La nuova disciplina testimonia un’attenzione del legislatore verso opere con maggiori difficoltà di distribuzione, alle quali accorda l’eleggibilità per il beneficio fiscale sol che esse soddisfino i due requisiti di cui ai punti i) e i), pur risultando allo stato maggiormente restrittiva rispetto a quella precedente contenuta nel D.M. 14 luglio 2017 in quanto richiede che siano soddisfatti entrambi i requisiti di cui sub i) e sub ii) (laddove il D.M del 2017 riteneva sufficiente la sola partecipazione a un festival) e, soprattutto, fa riferimento ai soli fornitori SMAV non lineari di cui all’art. 44 quater del D.lgs. 177/2005, così che le piattaforme utilizzate da molti festival non vi rientrerebbero.

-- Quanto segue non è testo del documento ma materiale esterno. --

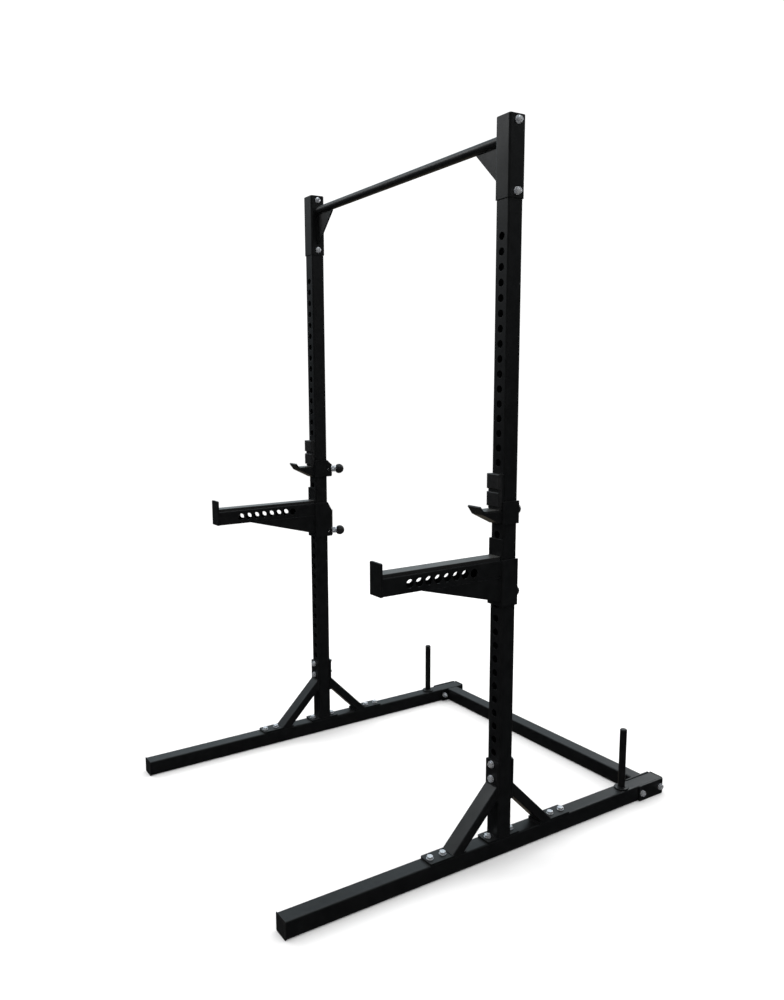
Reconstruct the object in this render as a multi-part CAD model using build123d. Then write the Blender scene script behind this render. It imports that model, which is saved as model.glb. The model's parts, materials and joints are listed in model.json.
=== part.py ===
"""Two-post squat rack with a pull-up bar, two J-cups and two spotter arms.

Frame of the model: X runs across the rack from the left post to the right post,
-Y is the front (where the spotter arms point), +Z is up. Parts are modelled about
the posts' centre plane at Y = 0 and moved by DEPTH_SHIFT as they are written, which
puts the origin on the floor under the middle of the whole rack. Sizes are in
millimetres.
"""
import math
import os

from build123d import *

# ---- driving dimensions ------------------------------------------------------
POST_X = 520.0                # post centre line from the middle of the rack
TUBE = 50.0                   # square tube of legs, posts, arms and crossmember
WALL = 2.5                    # wall of every tube
TUBE_R = 5.0                  # outer corner radius of the square tube

CAP_PROUD = 2.0               # how far an end cap's flange stands proud of its tube
LEG_BOTTOM = CAP_PROUD        # the legs rest on the flanges of their end caps
LEG_TOP = LEG_BOTTOM + TUBE
LEG_FRONT = -722.0            # front end of the leg tube
LEG_REAR = 705.0              # rear end of the leg tube
DEPTH_SHIFT = -(LEG_FRONT + LEG_REAR) / 2
CAP_PLUG = 8.5                # depth of the plastic plugs in the tube ends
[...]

Un eventuale ampliamento del novero dei fornitori SMAV, da realizzarsi nel “decreto di cui all’articolo 14 della legge n. 220 del 2016” (ed eventualmente anche delle rassegne e concorsi qualificanti ai fini delle opere di formazione e ricerca, potrebbe comportare un significativo beneficio per i festival on line e aprire interessanti prospettive per il loro futuro.
Marcello Mustilli Avvocato specializzato in diritto d’autore e audiovisivo. Socio fondatore dello Studio BLM Bellettini Lazzareschi Mustilli.